Fact Sheet 1 in a series
Abundant sunlight, vast tracts of flat land, and a mandate for renewable energy. All signs point to a remarkable opportunity for Arizona to become the solar capital of the United States and, in practical terms, the world.
This is the first in a series of fact sheets developed by the Sonoran Institute that explores how Arizona can best capitalize on its solar potential.
A Shining Opportunity
The world has recognized that global warming, caused by a concentration of carbon dioxide (CO2) and other greenhouse gases in our atmosphere, is a real and imminent threat to the survival of our planet. Since fossil-fuel based energy production is a major contributor of CO2 emissions, replacing this energy with zero-carbon power has become a priority. The challenge is daunting. Stabilizing and eventually reducing CO2 levels will require an ambitious amount of carbon-free energy generation.
As a start, many states have mandated that a certain percentage of their energy production come from renewable sources by a particular date. In Arizona this policy is known as the Renewable Energy Standard (RES) and requires that 15 percent of the retail electricity sold by the state’s regulated utilities be produced from renewable sources by 2025.1
Where does the state stand today with renewable power, how far does it need to go to achieve its RES requirements, and what is the best way to quickly and cost-effectively ramp up renewable energy production and realize our solar potential?
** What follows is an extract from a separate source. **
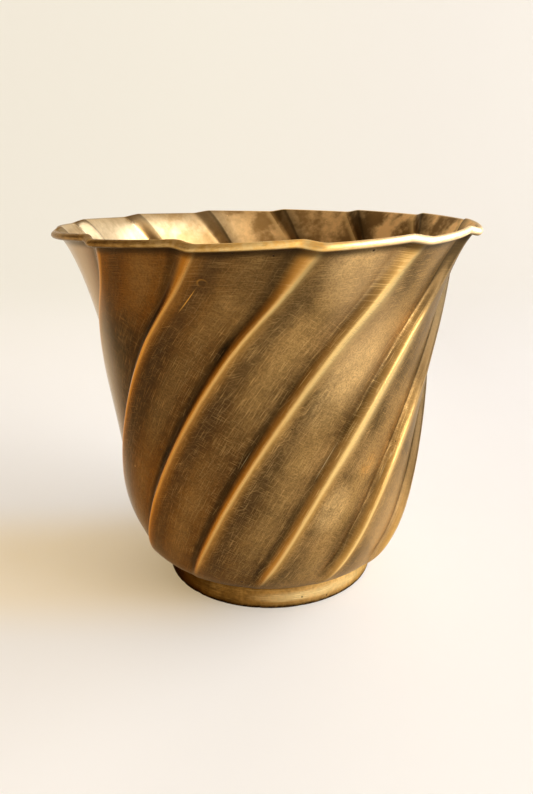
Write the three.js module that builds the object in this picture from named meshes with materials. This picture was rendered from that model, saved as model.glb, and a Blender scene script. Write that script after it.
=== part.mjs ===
// A small brass planter pot on a foot ring.
// Its sheet wall is pressed into flutes that swirl up from the foot to the lip. Each flute is a
// broad panel that sinks slowly away from a crest, then climbs a short steep face to the next one.
// The lip is rolled outwards over a wire, and it dips and stands out where each crest meets it.
// Millimetres, +Z up. The origin is the middle of the face that the foot ring stands on.

import * as THREE from 'three';

// Overall size
const potHeight = 152; // resting face to the highest stretch of the rolled rim
const rimRadius = 85.2; // axis to the outside of the rolled rim, at a crest

// Wall outline along a crest, measured to the outside of the sheet
const floorHeight = 10.9; // resting face to the underside of the bowl
const heelReach = 19; // how far the underside's tangent runs out before the wall turns up
const bellyRadius = 66;
const bellyHeight = 60.2;
const bellyLean = 3.8; // degrees the wall leans outwards at the belly
const lowerTangent = 26.8; // length of the belly's tangent, towards the foot
const upperTangent = 19; // length of the belly's tangent, towards the rim
const flareAngle = 49; // degrees the lip leans outwards just under the roll
const flareTangent = 15.6;

// Sheet, rolled rim and wire
const sheetThickness = 0.7;
const rollDiameter = 2.8;
const rollTurn = 282; // degrees the sheet is rolled round the wire
const wireClearance = 0.3;

// Flutes
const fluteCount = 13;
const fluteDepth = 3; // fall from a crest to the next valley
const lipDepth = 2.2; // the same fall at the lip, which the roll holds out
const fluteStart = 6.8; // bearing of one crest, in degrees, where it would meet the resting face
const panelShare = 0.86; // share of a flute that the broad panel takes
const lipPanelShare = 0.8; // and at the lip, where the steep face is drawn out into an S
const panelBow = 1.15; // 1 is an even fall from the crest, more is fuller near it
const fluteFadeHeight = 13; // height over which the flutes grow out of the smooth heel
const rimDip = 1.1; // how far the rim drops where a crest pulls it outwards
const lipHeight = 26; // depth of wall below the rim that changes shape with the lip

// Bearing that a crest has turned through, in degrees, at shares of the pot's height
const swirlShares = [0, 0.15, 0.45, 0.75, 0.88, 1];
const swirlAngles = [0, 12.6, 34.6, 59.6, 72.6, 82];

// Foot ring, and the solder that holds it
const footRadius = 46.1; // fullest part of the ring
const footCrown = 0.5; // how far the fullest part stands out over the edge of the resting face
const footCrownPull = 0.5; // how far the crown's tangents reach past the fullest part, below
const footCrownHold = 0.2; // and above
const footCrownHeight = 0.7; // share of the ring's height where the crown starts to close in
const footThickness = 2.8;
const floorInset = 3.1; // flat part of the bowl's underside ends this far inside the fullest part
const footEdge = 0.4; // bevel on the ring's inner lower edge
const seatClearance = 0.3; // gap left at each soldered seat
const solderLeg = 2;
const solderHollow = 0.35; // share of the leg that the fillet's face sinks to at its middle

// How finely the curves are faceted
const panelColumns = 5;
const steepColumns = 2;
const heelRows = 8;
const sideRows = 8;
const rollRows = 8;
const footSegments = 72;
const footRows = 6;
const wireSides = 6;

const degrees = THREE.MathUtils.degToRad;
const smooth = THREE.MathUtils.smoothstep;
const blend = THREE.MathUtils.lerp;

// Columns of the sheet. Each stays at its own part of a panel, or of the steep face after it, all
// the way up, while the two share out the flute differently near the lip.
const fluteColumns = [
  ...Array.from({ length: panelColumns }, (_, i) => ({ panel: i / panelColumns, steep: 0 })),
  ...Array.from({ length: steepColumns }, (_, i) => ({ panel: 1, steep: i / steepColumns })),
];
const columns = Array.from({ length: fluteCount }, (_, flute) =>
  fluteColumns.map((column) => ({ flute, ...column })),
).flat();

// How much of the crest's height is left at a column
function crestLeft({ panel, steep }) {
  return panel < 1 ? 1 - panel ** panelBow : smooth(steep, 0, 1);
}

const swirl = new THREE.CubicInterpolant(swirlShares, swirlAngles, 1, new Float64Array(1));

function swirlAt(height) {
  const share = THREE.MathUtils.clamp(height / potHeight, 0, 1);
  return fluteStart + swirl.evaluate(share)[0];
}

// The roll's centre in the section through a crest, before the crest pulls it down
const rollRadius = rollDiameter / 2;
const rollInside = rollRadius - sheetThickness;
const rollCentre = new THREE.Vector2(rimRadius - rollRadius, potHeight - rollRadius);

// Direction of the lip as it enters the roll, and the side of it that the roll lies on
const lipDirection = new THREE.Vector2(Math.sin(degrees(flareAngle)), Math.cos(degrees(flareAngle)));
const lipSide = new THREE.Vector2(lipDirection.y, -lipDirection.x);

const footInside = footRadius - footThickness;
const footRestRadius = footRadius - footCrown;
const floorRadius = footRadius - floorInset;

// Outside of the wall along a crest: heel curve, then side curve, ending on the roll
const bellyPoint = new THREE.Vector2(bellyRadius, bellyHeight);
const bellyDirection = new THREE.Vector2(Math.sin(degrees(bellyLean)), Math.cos(degrees(bellyLean)));
const lipEnd = rollCentre.clone().addScaledVector(lipSide, -rollInside);
const heelCurve = new THREE.CubicBezierCurve(
  new THREE.Vector2(floorRadius, floorHeight),
  new THREE.Vector2(floorRadius + heelReach, floorHeight),
  bellyPoint.clone().addScaledVector(bellyDirection, -lowerTangent),
  bellyPoint,
);
const sideCurve = new THREE.CubicBezierCurve(
  bellyPoint,
  bellyPoint.clone().addScaledVector(bellyDirection, upperTangent),
  lipEnd.clone().addScaledVector(lipDirection, -flareTangent),
  lipEnd,
);

// Stations along the section, each a point on the outside of the sheet and its outward side
function stationsAlong(curve, rows) {
  return Array.from({ length: rows + 1 }, (_, i) => {
    const point = curve.getPoint(i / rows);
    const along = curve.getTangent(i / rows);
    return { point, side: new THREE.Vector2(along.y, -along.x) };
  });
}

function rollStations() {
  const start = lipSide.clone().negate().angle();
  return Array.from({ length: rollRows }, (_, i) => {
    const angle = start - degrees((rollTurn * (i + 1)) / rollRows);
    const outward = new THREE.Vector2(Math.cos(angle), Math.sin(angle));
    return { point: rollCentre.clone().addScaledVector(outward, rollInside), side: outward.clone().negate() };
  });
}

const stations = [
  ...stationsAlong(heelCurve, heelRows),
  ...stationsAlong(sideCurve, sideRows).slice(1),
  ...rollStations(),
];

// Moves a point of the crest's section to where it lies on a column of the fluted sheet
function pressed(point, column) {
  const fade = smooth(point.y, floorHeight, floorHeight + fluteFadeHeight);
  const lip = smooth(point.y, potHeight - lipHeight, lipEnd.y);
  const panelEnd = blend(panelShare, lipPanelShare, lip);
  const share = column.panel * panelEnd + column.steep * (1 - panelEnd);
  const crest = crestLeft(column);
  const radius = point.x - blend(fluteDepth, lipDepth, lip) * fade * (1 - crest);
  const height = point.y - rimDip * lip * crest;
  const bearing = degrees(((column.flute + share) * 360) / fluteCount + swirlAt(point.y));
  return new THREE.Vector3(radius * Math.cos(bearing), radius * Math.sin(bearing), height);
}

// The roll moves whole with the end of the lip, so that it stays round
function rolled(point, column) {
  const lip = pressed(lipEnd, column);
  const shift = new THREE.Vector2(Math.hypot(lip.x, lip.y), lip.z).sub(lipEnd);
  const bearing = Math.atan2(lip.y, lip.x) + degrees(swirlAt(point.y) - swirlAt(lipEnd.y));
  const radius = point.x + shift.x;
  return new THREE.Vector3(radius * Math.cos(bearing), radius * Math.sin(bearing), point.y + shift.y);
}

// Closed mesh from rings of points. The rings run up the outside of the piece, and each ring runs
// anticlockwise seen from above. With poles the first and last ring are closed by a flat fan.
function meshFromRings(rings, { poles = null, material, name }) {
  const around = rings[0].length;
  const vertices = rings.flat();
  const faces = [];
  const wrapped = poles ? rings.length - 1 : rings.length;
  for (let i = 0; i < wrapped; i++) {
    const below = i * around;
    const above = ((i + 1) % rings.length) * around;
    for (let j = 0; j < around; j++) {
      const next = (j + 1) % around;
      faces.push(below + j, below + next, above + next);
      faces.push(below + j, above + next, above + j);
    }
  }
  if (poles) {
    const first = vertices.push(poles[0]) - 1;
    const last = vertices.push(poles[1]) - 1;
    const top = (rings.length - 1) * around;
    for (let j = 0; j < around; j++) {
      const next = (j + 1) % around;
      faces.push(first, next, j);
      faces.push(last, top + j, top + next);
    }
  }
  const geometry = new THREE.BufferGeometry().setFromPoints(vertices);
  geometry.setIndex(faces);
  geometry.computeVertexNormals();
  const mesh = new THREE.Mesh(geometry, material);
  mesh.name = name;
  return mesh;
}

// Bowl: one pressed sheet, from the flat floor up the fluted wall and round the rolled rim
function makeBowl() {
  const place = (point, station) =>
    columns.map((column) => (station >= heelRows + sideRows ? rolled : pressed)(point, column));
  const outside = stations.map(({ point }, i) => place(point, i));
  const inside = stations.map(({ point, side }, i) =>
    place(point.clone().addScaledVector(side, -sheetThickness), i),
  );
  return meshFromRings([...outside, ...inside.reverse()], {
    poles: [new THREE.Vector3(0, 0, floorHeight), new THREE.Vector3(0, 0, floorHeight + sheetThickness)],
    material: new THREE.MeshStandardMaterial({ color: 0x8a6633, roughness: 0.42, metalness: 0.9 }),
    name: 'bowl_shell',
  });
}

// Rim wire: a closed hoop inside the roll, following every crest
function makeRimWire() {
  const wireRadius = rollInside - wireClearance;
  const rings = Array.from({ length: wireSides }, (_, i) => {
    const angle = (i / wireSides) * 2 * Math.PI;
    const outward = new THREE.Vector2(Math.cos(angle), Math.sin(angle));
    const point = rollCentre.clone().addScaledVector(outward, wireRadius);
    return columns.map((column) => rolled(point, column));
  });
  return meshFromRings(rings, {
    material: new THREE.MeshStandardMaterial({ color: 0x9c8a5c, roughness: 0.5, metalness: 0.9 }),
    name: 'rim_wire',
  });
}

// Height of the underside of the bowl over a radius, where the foot ring meets it
function undersideAt(radius) {
  if (radius <= floorRadius) return floorHeight;
  let low = 0;
  let high = 1;
  for (let i = 0; i < 40; i++) {
    const middle = (low + high) / 2;
    if (heelCurve.getPoint(middle).x < radius) low = middle;
    else high = middle;
  }
  return heelCurve.getPoint(low).y;
}

function lathed(profile, material, name) {
  const mesh = new THREE.Mesh(new THREE.LatheGeometry(profile, footSegments), material);
  mesh.rotation.x = Math.PI / 2;
  mesh.name = name;
  return mesh;
}

// Foot ring: a low band with a crowned outer face, its top following the bowl that it carries
function makeFootRing() {
  const outerTop = footRadius - footCrown / 2;
  const top = (radius) => new THREE.Vector2(radius, undersideAt(radius) - seatClearance);
  const crown = new THREE.CubicBezierCurve(
    new THREE.Vector2(footRestRadius, 0),
    new THREE.Vector2(footRadius + footCrownPull, footEdge),
    new THREE.Vector2(footRadius + footCrownHold, floorHeight * footCrownHeight),
    top(outerTop),
  );
  const corner = new THREE.Vector2(footInside + footEdge, 0);
  const profile = [
    corner,
    ...crown.getPoints(footRows),
    top(footInside),
    new THREE.Vector2(footInside, footEdge),
    corner,
  ];
  return lathed(
    profile,
    new THREE.MeshStandardMaterial({ color: 0xa27b3e, roughness: 0.4, metalness: 0.9 }),
    'foot_ring',
  );
}

// Foot solder: the fillet run round the inside corner between the ring and the floor
function makeFootSolder() {
  const outer = footInside - seatClearance;
  const upper = floorHeight - seatClearance;
  const corner = new THREE.Vector2(outer, upper);
  const profile = [
    corner,
    new THREE.Vector2(outer - solderLeg, upper),
    new THREE.Vector2(outer - solderLeg * solderHollow, upper - solderLeg * solderHollow),
    new THREE.Vector2(outer, upper - solderLeg),
    corner,
  ];
  return lathed(
    profile,
    new THREE.MeshStandardMaterial({ color: 0x8f8a78, roughness: 0.55, metalness: 0.8 }),
    'foot_solder',
  );
}

const pot = new THREE.Group();
pot.add(makeBowl(), makeRimWire(), makeFootRing(), makeFootSolder());

export default pot;
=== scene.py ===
import math
from bisect import bisect

import bpy
from mathutils import Matrix, Vector, noise
from mathutils.geometry import interpolate_bezier


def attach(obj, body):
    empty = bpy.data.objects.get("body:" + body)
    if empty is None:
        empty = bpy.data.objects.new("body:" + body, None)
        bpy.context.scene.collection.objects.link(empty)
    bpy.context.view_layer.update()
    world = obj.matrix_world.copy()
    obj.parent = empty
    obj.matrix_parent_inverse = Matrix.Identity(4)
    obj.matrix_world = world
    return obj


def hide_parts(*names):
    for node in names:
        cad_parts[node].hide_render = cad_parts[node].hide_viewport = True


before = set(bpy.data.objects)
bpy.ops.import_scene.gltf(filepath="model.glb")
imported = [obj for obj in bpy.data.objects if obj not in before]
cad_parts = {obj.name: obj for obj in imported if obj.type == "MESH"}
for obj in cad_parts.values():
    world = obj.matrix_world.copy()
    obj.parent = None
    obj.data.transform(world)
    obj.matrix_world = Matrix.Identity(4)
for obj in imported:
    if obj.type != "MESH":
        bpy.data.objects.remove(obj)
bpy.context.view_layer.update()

# Pressed bowl: its section
# One sheet of brass, pressed into swirling flutes and rolled outwards over a wire at the lip. Its
# section through the axis is drawn first, up the outside of the sheet and back down the inside.
mm = 0.001
pot_height = 151.99 * mm
rim_radius = 85.2 * mm
floor_height = 10.9 * mm
floor_radius = 43 * mm
heel_reach = 19 * mm
belly_point = Vector((66 * mm, 60.2 * mm))
belly_lean = math.radians(3.8)
lower_tangent = 26.8 * mm
upper_tangent = 19 * mm
flare_angle = math.radians(49)
flare_tangent = 15.6 * mm
sheet_thickness = 0.7 * mm
roll_radius = 1.4 * mm
roll_turn = math.radians(282)
flute_fade_height = 13 * mm
lip_height = 26 * mm
flute_start = 6.8
swirl_shares = [0, 0.15, 0.45, 0.75, 0.88, 1]
swirl_angles = [0, 12.6, 34.6, 59.6, 72.6, 82]
floor_rows, heel_rows, side_rows, roll_rows = 4, 30, 46, 20


def smooth(value, low, high):
    """0 below low, 1 above high and an even S between them."""
    share = min(max((value - low) / (high - low), 0), 1)
    return share * share * (3 - 2 * share)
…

These are questions we begin to examine here and explore in further detail in subsequent fact sheets.
What Makes Arizonaís Solar Resources so Good?
Arizona has some of the sunniest weather in the country and in the world, with Yuma and Phoenix topping cities in the U.S. for the highest average number of clear days annually, with 242 and 211, respectively.2 This sunshine is coupled with expanses of open, relatively flat ground that is favorable for locating large solar energy plants. Further enhancing this opportunity, proximity to major markets will allow Arizona to help satisfy an increasing demand for electricity in-state and in southern California.3
Where are we today?
Despite the significant opportunities for renewable solar energy, as of 2007, less than 1 percent of the state’s total power generation came from renewable generation defined as eligible under the RES. This compares poorly to the renewable generation of surrounding states: 11 percent for California and Nevada, 8 percent for Colorado, and 6 percent for New Mexico.4
How Can We Achieve RES?
Arizona’s RES allows utilities to use solar, wind, biomass, biogas, geothermal and other “clean” energy technologies to satisfy the requirements. Of these, solar is considered to be Arizona’s best renewable option. The solar energy technologies commercially available and viable today fall into two categories: photovoltaic (PV) and concentrated solar thermal (CST). Familiar to most people, PV systems are made up of panels containing semiconductor materials that generate electricity by absorbing sunlight and releasing electrons. CST systems use large mirrors to focus the sunlight in order to heat a fluid to high temperatures. This fluid undergoes a process to create steam that turns a turbine generating electricity, much like the steam turbines used by conventional power plants.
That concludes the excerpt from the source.